Bung Karno, seperti kita tahu, ialah orang yang berjasa mengantarkan bangsa Indonesia ke gerbang kemerdekaan. Dia pemimpin sejati. Seorang pemimpin yang berani, tabah, cerdas, dan patut menjadi panutan. Soekarno menunjukkan bangsanya jalan menuju kemerdekaan. Dia menyatukan bangsanya, memberdayakan bangsanya untuk berani menghadang penjajah.

Soekarno bisa menjadi contoh dari seorang pemimpin sejati. Meski juga punya kesalahan. Tapi apakah pemimpin selalu mesti bebas dosa?

Lantas apakah dasar penilaian bagi pemimpin sejati? Stephen Covey memberikan pedoman. Menurutnya, ada empat fungsi dasar yang dapat jadi standar bagi pemimpin sejati. Covey menyebutnya empat fungsi kepemimpinan (4 roles of leadership). Pertama, fungsi perintis (pathfinders role). Kedua, fungsi penyelaras (aligning role). Ketiga, fungsi panutan (modelling role). Dan keempat, fungsi pemberdaya (empowering role).

Jadi, ada empat fungsi kepemimpinan yang seyogianya terpatri dalam sikap, pikiran, dan perilaku seorang pemimpin. Di sana ada fungsi pathfinding, aligning, modelling, dan empowerment. Atau dalam akronim Indonesia disingkat 4P, yakni Perintis, Penyelaras, Panutan, dan Pemberdaya. Mari kupas satu persatu.

Pertama, fungsi perintis. Fungsi perintis mengungkapkan kemampuan pemimpin dalam menentukan visi. Dalam hal ini pemimpin adalah seorang yang melihat ke depan, visioner. Membawa pengikutnya mencapai visi, serta menunjukkan bagaimana cara sampai ke sana.

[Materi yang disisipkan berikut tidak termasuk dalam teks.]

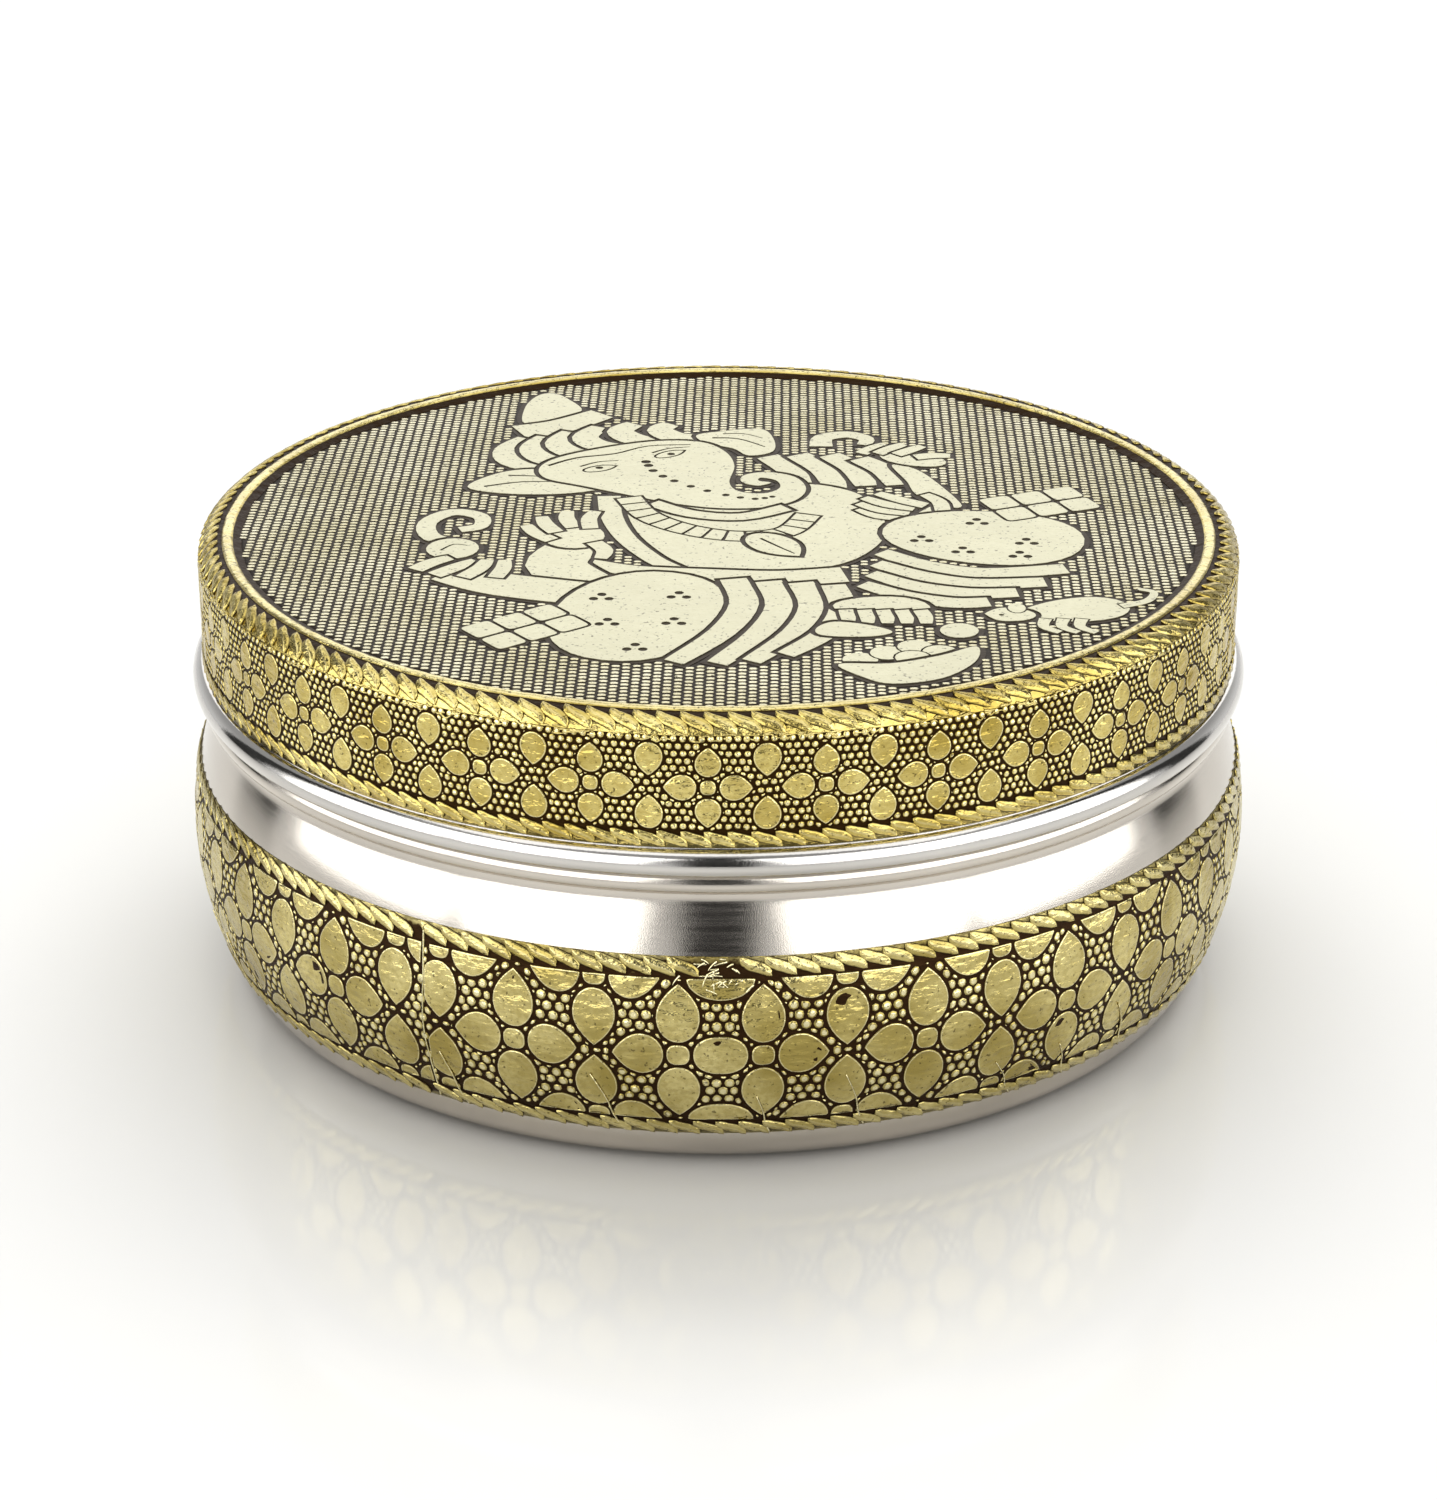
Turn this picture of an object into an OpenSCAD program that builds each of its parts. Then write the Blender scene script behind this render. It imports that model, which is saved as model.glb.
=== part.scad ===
// Round steel spice box (masala dabba) wrapped in embossed foil.
// Spun body and lift-off lid, seven inner bowls and a spoon.
// Millimetres, +Z up, origin at the centre of the base.

/* [Box body] */
// outer diameter of the bare steel belly
belly_d = 189.2; // [186:0.1:200]
// height of the widest point above the base
belly_z = 28.5; // [27.5:0.25:29]
// radius of the belly's curve, seen from the side
belly_r = 52; // [50:0.5:54]
// radius of the rounded edge of the base
base_corner_r = 6; // [4:0.5:8]
// sheet thickness of the body and the lid
wall = 0.6; // [0.5:0.05:0.8]

/* [Neck and collar] */
// diameter at the waist of the neck
neck_d = 180.6; // [180:0.1:181]
// radius of the concave neck
neck_r = 4; // [3:0.25:5]
// height of the middle of the rolled bead that the lid comes down to
bead_z = 52.7; // [52.5:0.1:52.8]
// radius of the rolled bead
bead_r = 2.1; // [1.6:0.1:2.1]
// outer diameter of the collar inside the lid
collar_d = 181; // [180.4:0.1:181]
// height of the collar's top edge
collar_z = 72; // [66:0.5:74]
// radius of the curled edge on the collar
curl_r = 0.6; // [0.4:0.05:0.7]

/* [Lid] */
// outer diameter of the lid's steel side
lid_d = 183; // [183:0.1:184]
// height of the lid's bottom edge when closed
lid_z = 54.9; // [54.9:0.05:55.2]
// height of the steel top of the lid's raised edge
lid_top_z = 80.5; // [79:0.25:84]
// radius of the lid's rounded top edge
lid_edge_r = 3.5; // [3:0.25:4.5]
// depth of the shallow dish in the top
dish_depth = 0.6; // [0.3:0.05:0.9]
// diameter of the dish
dish_d = 168; // [160:1:170]
// outer diameter of the bare rim
rim_d = 187.4; // [186.6:0.1:188]
// radius of the rim's convex curve
rim_r = 2.5; // [2.2:0.1:2.6]

/* [Foil] */
// foil thickness with its embossing
foil = 0.38; // [0.3:0.02:0.5]
// height of the lower edge of the belly foil
band_low_z = 7.2; // [6:0.2:9]
// height of the upper edge of the belly foil
band_high_z = 41; // [38:0.2:43]
// height of the lower edge of the lid's side foil
side_low_z = 59.1; // [59:0.1:60]
// radius of the rope borders on the foil
rope_r = 0.8; // [0.6:0.05:0.9]
// how far the ropes stand out of the foil
rope_out = 0.25; // [0.1:0.05:0.3]

/* [Bowls] */
// outer diameter of each bowl over its rolled rim
bowl_d = 57.6; // [52:0.1:57.6]
// height of each bowl
bowl_h = 45; // [30:0.5:46]
// distance from the middle bowl to each outer bowl
bowl_pitch = 59.2; // [58.4:0.1:59.4]
// sheet thickness of the bowls
bowl_wall = 0.5; // [0.4:0.05:0.6]
// radius of a bowl's bottom corner
bowl_corner_r = 7; // [4:0.5:9]
// radius of a bowl's rolled rim
bowl_rim_r = 0.7; // [0.6:0.05:0.9]
// clearance under each bowl
bowl_gap = 0.05; // [0.02:0.01:0.2]

/* [Spoon] */
// diameter of the spoon's round head
spoon_head_d = 25; // [20:0.5:28]
// depth of the head
spoon_depth = 6; // [4:0.5:7]
// length of the handle beyond the head
spoon_handle_l = 73; // [60:1:73]
// width of the handle at its end
spoon_end_w = 10; // [7:0.5:12]
// width of the handle at the head
spoon_neck_w = 5; // [4:0.5:6]
// sheet thickness of the spoon
spoon_t = 0.9; // [0.7:0.1:1.2]
// direction that the handle points in, round the box
spoon_angle = 0; // [0:60:300]

/* [Hidden] */
skin_gap = 0.02;
belly_x = belly_d / 2 - belly_r;
base_x = belly_x + sqrt(pow(belly_r - base_corner_r, 2) - pow(belly_z - base_corner_r, 2));
base_sin = (belly_z - base_corner_r) / (belly_r - base_corner_r);
neck_x = neck_d / 2 + neck_r;
neck_z = belly_z + sqrt(pow(belly_r + neck_r, 2) - pow(neck_x - belly_x, 2));
neck_sin = (neck_z - belly_z) / (belly_r + neck_r);
bead_x = collar_d / 2 - 0.3;
edge_x = lid_d / 2 - lid_edge_r;
edge_z = lid_top_z - lid_edge_r;
rim_x = rim_d / 2 - rim_r;
rim_z = lid_z + 1.5;
step_w = 1.5;
rope_reach = lid_edge_r + foil + rope_out - rope_r;
bowl_z = wall + bowl_gap;
spoon_z = bowl_z + bowl_h + 0.3;
spoon_ball_r = (pow(spoon_head_d / 2, 2) + pow(spoon_depth, 2)) / (2 * spoon_depth);
$fn = 180;

module span(x0, x1, z0, z1) {
  translate([x0, z0]) square([x1 - x0, z1 - z0]);
}

module disc(x, z, r) {
  translate([x, z]) circle(r = r);
}

// half section of the body, all of it moved inwards by t (outwards when t is negative)
module belly_section(t) {
  low_z = belly_z - (belly_r - t) * base_sin;
  high_z = belly_z + (belly_r - t) * neck_sin;
  span(0, base_x, t, belly_z);
  intersection() {
    disc(base_x, base_corner_r, base_corner_r - t);
    span(0, belly_d, t, belly_z);
  }
  intersection() {
    disc(belly_x, belly_z, belly_r - t);
    span(0, belly_d, low_z, high_z);
  }
  difference() {
    span(0, neck_x, high_z - 0.01, neck_z);
    disc(neck_x, neck_z, neck_r + t);
  }
}

module body_section(t) {
  belly_section(t);
  span(0, neck_x - neck_r - t, neck_z - 0.01, bead_z);
  span(0, collar_d / 2 - t, bead_z - 0.01, collar_z);
  disc(bead_x, bead_z, bead_r - t);
}

module lid_side(x, z0) {
  span(0, x, z0, edge_z);
}

// half section of the lid's top, moved outwards by t, from height z0 up
module lid_top(t, z0) {
  difference() {
    union() {
      span(0, edge_x, z0, lid_top_z + t);
      intersection() {
        disc(edge_x, edge_z, lid_edge_r + t);
        span(edge_x - 0.01, lid_d, z0, lid_top_z + lid_edge_r);
      }
    }
    polygon([
      [0, lid_top_z + t + 1],
      [dish_d / 2 + step_w, lid_top_z + t + 1],
      [dish_d / 2 + step_w, lid_top_z + t],
      [dish_d / 2, lid_top_z + t - dish_depth],
      [0, lid_top_z + t - dish_depth]
    ]);
  }
}

module box_shell() {
  color([0.78, 0.78, 0.79])
    rotate_extrude() {
      difference() {
        body_section(0);
        body_section(wall);
        span(0, belly_d, collar_z - curl_r, collar_z + 1);
      }
      disc(collar_d / 2 - curl_r, collar_z - curl_r, curl_r);
    }
}

module box_foil_band() {
  color([0.72, 0.64, 0.32])
    rotate_extrude() {
      difference() {
        intersection() {
          belly_section(-foil);
          span(0, belly_d, band_low_z, band_high_z);
        }
        belly_section(-skin_gap);
      }
      rope_on_belly(band_low_z + rope_r + 0.2);
      rope_on_belly(band_high_z - rope_r - 0.2);
    }
}

// rope border standing out of the belly foil, with its middle at height z
module rope_on_belly(z) {
  away = belly_r + foil + rope_out - rope_r;
  difference() {
    disc(belly_x + sqrt(pow(away, 2) - pow(z - belly_z, 2)), z, rope_r);
    disc(belly_x, belly_z, belly_r + skin_gap);
  }
}

module lid_shell() {
  color([0.8, 0.8, 0.81])
    rotate_extrude()
      difference() {
        union() {
          lid_side(lid_d / 2, lid_z);
          lid_top(0, edge_z - 0.01);
          intersection() {
            disc(rim_x, rim_z, rim_r);
            span(0, rim_d, lid_z, rim_z + rim_r);
          }
        }
        lid_side(lid_d / 2 - wall, lid_z - 1);
        lid_top(-wall, edge_z - 0.02);
      }
}

module lid_side_foil() {
  color([0.78, 0.62, 0.2])
    rotate_extrude()
      difference() {
        union() {
          span(0, lid_d / 2 + foil, side_low_z, edge_z - 0.1);
          disc(lid_d / 2 + foil + rope_out - rope_r, side_low_z + rope_r + 0.2, rope_r);
          disc(lid_d / 2 + foil + rope_out - rope_r, edge_z - rope_r - 0.3, rope_r);
        }
        span(0, lid_d / 2 + skin_gap, lid_z, lid_top_z);
      }
}

module lid_top_foil() {
  color([0.8, 0.7, 0.34])
    rotate_extrude() {
      difference() {
        lid_top(foil, edge_z);
        lid_top(skin_gap, edge_z - 0.01);
      }
      difference() {
        union() {
          disc(edge_x + rope_reach * cos(60), edge_z + rope_reach * sin(60), rope_r);
          disc(dish_d / 2 + step_w + 1, lid_top_z + foil + rope_out - rope_r, rope_r);
        }
        lid_top(skin_gap, 0);
      }
    }
}

// half section of a bowl, moved inwards by t
module bowl_section(t) {
  r = bowl_d / 2 - 1.3 * bowl_rim_r;
  span(0, r - bowl_corner_r, t, bowl_h);
  span(0, r - t, bowl_corner_r, bowl_h);
  disc(r - bowl_corner_r, bowl_corner_r, bowl_corner_r - t);
}

module bowl(x, y) {
  color([0.82, 0.82, 0.83])
    translate([x, y, bowl_z])
      rotate_extrude() {
        difference() {
          bowl_section(0);
          bowl_section(bowl_wall);
          span(0, bowl_d / 2 - 1.3 * bowl_rim_r - bowl_wall, bowl_h - 1, bowl_h + 1);
          span(0, bowl_d, bowl_h - bowl_rim_r, bowl_h + 1);
        }
        disc(bowl_d / 2 - bowl_rim_r, bowl_h - bowl_rim_r, bowl_rim_r);
      }
}

module outer_bowl(i) {
  bowl(bowl_pitch * cos(60 * i), bowl_pitch * sin(60 * i));
}

module spoon_handle() {
  start = spoon_head_d / 2 - 1;
  stop = spoon_head_d / 2 + spoon_handle_l - spoon_end_w / 2;
  linear_extrude(height = spoon_t) {
    polygon([
      [start, -spoon_neck_w / 2],
      [stop, -spoon_end_w / 2],
      [stop, spoon_end_w / 2],
      [start, spoon_neck_w / 2]
    ]);
    translate([stop, 0]) circle(d = spoon_end_w);
  }
}

module spoon_head() {
  intersection() {
    difference() {
      translate([0, 0, spoon_ball_r - spoon_depth]) sphere(r = spoon_ball_r);
      translate([0, 0, spoon_ball_r - spoon_depth]) sphere(r = spoon_ball_r - spoon_t);
    }
    translate([0, 0, -spoon_depth - 1]) cylinder(h = spoon_depth + 1 + spoon_t, d = spoon_head_d + 4);
  }
}

module spice_spoon() {
  color([0.83, 0.83, 0.84])
    translate([0, 0, spoon_z])
      rotate([0, 0, spoon_angle]) {
        spoon_head();
        difference() {
          spoon_handle();
          translate([0, 0, spoon_ball_r - spoon_depth]) sphere(r = spoon_ball_r - spoon_t / 2);
        }
      }
}

box_shell();
box_foil_band();
lid_shell();
lid_side_foil();
lid_top_foil();
bowl(0, 0);  // bowl_center
outer_bowl(0);  // bowl_1
outer_bowl(1);  // bowl_2
outer_bowl(2);  // bowl_3
outer_bowl(3);  // bowl_4
outer_bowl(4);  // bowl_5
outer_bowl(5);  // bowl_6
spice_spoon();
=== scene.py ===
import math

import bpy
import numpy as np
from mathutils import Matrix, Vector, geometry


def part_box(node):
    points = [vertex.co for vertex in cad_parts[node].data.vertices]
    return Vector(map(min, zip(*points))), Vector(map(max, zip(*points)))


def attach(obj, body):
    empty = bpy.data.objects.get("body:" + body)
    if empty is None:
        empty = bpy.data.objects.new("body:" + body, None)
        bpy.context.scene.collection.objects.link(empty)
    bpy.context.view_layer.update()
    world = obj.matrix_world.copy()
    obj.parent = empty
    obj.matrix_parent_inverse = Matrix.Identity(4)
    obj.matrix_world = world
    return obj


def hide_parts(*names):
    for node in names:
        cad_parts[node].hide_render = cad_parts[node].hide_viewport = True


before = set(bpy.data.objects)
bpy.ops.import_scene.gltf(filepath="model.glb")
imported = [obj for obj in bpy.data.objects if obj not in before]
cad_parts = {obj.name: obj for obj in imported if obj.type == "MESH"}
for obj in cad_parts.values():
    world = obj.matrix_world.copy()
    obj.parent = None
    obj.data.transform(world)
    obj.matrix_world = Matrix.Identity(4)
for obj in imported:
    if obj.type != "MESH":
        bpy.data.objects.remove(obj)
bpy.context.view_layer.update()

# --- Sizes, in millimetres: boxes from model.glb, and the same sections as the CAD ---
MM = 0.001


def box_mm(node):
    low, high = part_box(node)
    return [v / MM for v in low], [v / MM for v in high]


COLLAR_TOP = box_mm("box_shell")[1][2]
BAND_LOW, BAND_HIGH = box_mm("box_foil_band")
LID_LOW, LID_HIGH = box_mm("lid_shell")
SIDE_LOW = box_mm("lid_side_foil")[0][2]
BOWL_LOW, BOWL_HIGH = box_mm("bowl_center")
SPOON_HIGH = box_mm("spice_spoon")[1]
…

Mahatma Gandhi merintis jalan demi kemerdekaan India. Gandhi memiliki satu pandangan kukuh bahwa kekerasan tak perlu dilawan dengan kekerasan. Kekerasan akan lumpuh di depan kelembutan. Dia menjadi teladan rakyat India dalam perjuangan merebut kebebasan lewat jalan non-kekerasan (ahimsa).

Bacalah pesona Gandhi lewat pena penulis Stanley Wolpert, “Dalam kesederhanaan dan kerentanan, yang telanjang dan kelaparan, Gandhi didorong hati nuraninya, mengajak orang untuk mengikutinya mendaki via Dolorosa India dengan kaki telanjang, menuju kebebasan. Dan jutaan orang tanpa ragu-ragu ikut di belakangnya. Bukan sebagai pemimpin politik, bukan sebagai pangeran, atau maharaja perang. Tapi sebagai Mahatma; jiwa agung. Itulah satu-satunya gelar yang pernah singgah pada Gandhi; bahkan gelar itu jadi terlalu membebaninya bagi semangat besarnya.”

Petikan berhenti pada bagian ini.